Objective> Transcribe word for word only the span whose first line is the one with "shape = solids[0]" and whose last line is the one with "for node in"; both of those lines belong to it.
★ ★ ★ ★ ★
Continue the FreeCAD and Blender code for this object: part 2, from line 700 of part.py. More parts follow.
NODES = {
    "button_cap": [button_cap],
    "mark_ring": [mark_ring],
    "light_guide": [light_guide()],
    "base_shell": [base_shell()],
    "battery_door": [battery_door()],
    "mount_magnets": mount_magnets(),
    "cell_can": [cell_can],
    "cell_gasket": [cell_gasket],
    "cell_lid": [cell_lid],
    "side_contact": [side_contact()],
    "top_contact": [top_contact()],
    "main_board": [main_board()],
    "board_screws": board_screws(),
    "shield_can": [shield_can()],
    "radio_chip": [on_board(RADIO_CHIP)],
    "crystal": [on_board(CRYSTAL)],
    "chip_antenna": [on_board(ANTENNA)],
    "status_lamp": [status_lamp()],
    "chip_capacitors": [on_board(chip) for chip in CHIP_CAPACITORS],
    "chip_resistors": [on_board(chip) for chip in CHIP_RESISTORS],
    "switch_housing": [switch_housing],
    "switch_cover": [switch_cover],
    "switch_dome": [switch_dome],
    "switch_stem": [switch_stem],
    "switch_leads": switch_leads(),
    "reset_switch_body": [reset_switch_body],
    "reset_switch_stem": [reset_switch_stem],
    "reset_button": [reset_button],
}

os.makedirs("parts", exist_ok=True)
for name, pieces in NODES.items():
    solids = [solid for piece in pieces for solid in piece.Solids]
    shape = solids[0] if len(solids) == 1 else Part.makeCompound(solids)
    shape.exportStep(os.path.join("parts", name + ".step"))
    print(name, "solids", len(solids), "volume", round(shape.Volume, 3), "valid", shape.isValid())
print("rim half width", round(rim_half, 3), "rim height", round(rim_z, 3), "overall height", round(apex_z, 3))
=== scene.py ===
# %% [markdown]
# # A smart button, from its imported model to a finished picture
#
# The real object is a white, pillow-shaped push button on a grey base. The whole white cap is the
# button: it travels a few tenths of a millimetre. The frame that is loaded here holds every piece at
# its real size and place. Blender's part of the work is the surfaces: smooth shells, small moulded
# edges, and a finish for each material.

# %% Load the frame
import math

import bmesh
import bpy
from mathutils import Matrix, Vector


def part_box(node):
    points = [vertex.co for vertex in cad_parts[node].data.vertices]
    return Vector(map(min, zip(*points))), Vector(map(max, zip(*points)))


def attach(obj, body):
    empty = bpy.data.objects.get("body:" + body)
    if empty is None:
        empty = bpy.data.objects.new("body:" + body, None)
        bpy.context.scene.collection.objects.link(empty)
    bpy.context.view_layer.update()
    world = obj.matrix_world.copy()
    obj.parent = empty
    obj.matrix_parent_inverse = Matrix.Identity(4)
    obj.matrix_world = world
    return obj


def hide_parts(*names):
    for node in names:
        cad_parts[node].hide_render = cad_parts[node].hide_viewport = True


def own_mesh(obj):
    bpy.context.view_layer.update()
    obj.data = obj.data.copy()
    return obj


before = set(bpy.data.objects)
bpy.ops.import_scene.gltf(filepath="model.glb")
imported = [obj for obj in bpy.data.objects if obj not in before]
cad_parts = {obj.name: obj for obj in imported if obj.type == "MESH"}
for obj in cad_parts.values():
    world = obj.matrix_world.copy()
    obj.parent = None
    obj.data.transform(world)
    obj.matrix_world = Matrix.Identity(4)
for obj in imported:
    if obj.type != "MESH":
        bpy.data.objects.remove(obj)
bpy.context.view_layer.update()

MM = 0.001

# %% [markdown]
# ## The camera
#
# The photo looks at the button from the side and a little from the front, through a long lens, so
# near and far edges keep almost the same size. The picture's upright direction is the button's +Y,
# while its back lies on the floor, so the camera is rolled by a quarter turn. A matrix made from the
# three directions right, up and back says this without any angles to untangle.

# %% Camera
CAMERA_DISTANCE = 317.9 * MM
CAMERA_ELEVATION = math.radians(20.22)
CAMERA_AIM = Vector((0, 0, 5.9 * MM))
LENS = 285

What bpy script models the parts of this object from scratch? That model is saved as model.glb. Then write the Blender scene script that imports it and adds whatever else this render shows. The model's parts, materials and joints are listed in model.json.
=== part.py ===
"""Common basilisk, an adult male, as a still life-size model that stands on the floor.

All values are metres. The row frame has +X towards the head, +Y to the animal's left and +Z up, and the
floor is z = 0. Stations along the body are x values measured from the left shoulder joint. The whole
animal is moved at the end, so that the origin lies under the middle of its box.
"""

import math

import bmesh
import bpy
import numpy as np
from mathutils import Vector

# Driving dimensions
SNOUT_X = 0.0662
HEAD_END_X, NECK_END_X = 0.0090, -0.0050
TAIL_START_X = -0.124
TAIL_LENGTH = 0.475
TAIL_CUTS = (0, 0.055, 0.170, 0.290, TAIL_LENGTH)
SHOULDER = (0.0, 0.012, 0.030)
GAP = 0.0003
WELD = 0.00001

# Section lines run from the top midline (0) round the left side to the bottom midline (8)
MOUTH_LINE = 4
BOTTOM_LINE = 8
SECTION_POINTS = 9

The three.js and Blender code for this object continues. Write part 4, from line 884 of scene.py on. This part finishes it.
★ ★ ★ ★ ★
The result>
    shape = solids[0] if len(solids) == 1 else Part.makeCompound(solids)
    shape.exportStep(os.path.join("parts", name + ".step"))
    print(name, "solids", len(solids), "volume", round(shape.Volume, 3), "valid", shape.isValid())
print("rim half width", round(rim_half, 3), "rim height", round(rim_z, 3), "overall height", round(apex_z, 3))
=== scene.py ===
# %% [markdown]
# # A smart button, from its imported model to a finished picture
#
# The real object is a white, pillow-shaped push button on a grey base. The whole white cap is the
# button: it travels a few tenths of a millimetre. The frame that is loaded here holds every piece at
# its real size and place. Blender's part of the work is the surfaces: smooth shells, small moulded
# edges, and a finish for each material.

# %% Load the frame
import math

import bmesh
import bpy
from mathutils import Matrix, Vector


def part_box(node):
    points = [vertex.co for vertex in cad_parts[node].data.vertices]
    return Vector(map(min, zip(*points))), Vector(map(max, zip(*points)))


def attach(obj, body):
    empty = bpy.data.objects.get("body:" + body)
    if empty is None:
        empty = bpy.data.objects.new("body:" + body, None)
        bpy.context.scene.collection.objects.link(empty)
    bpy.context.view_layer.update()
    world = obj.matrix_world.copy()
    obj.parent = empty
    obj.matrix_parent_inverse = Matrix.Identity(4)
    obj.matrix_world = world
    return obj


def hide_parts(*names):
    for node in names:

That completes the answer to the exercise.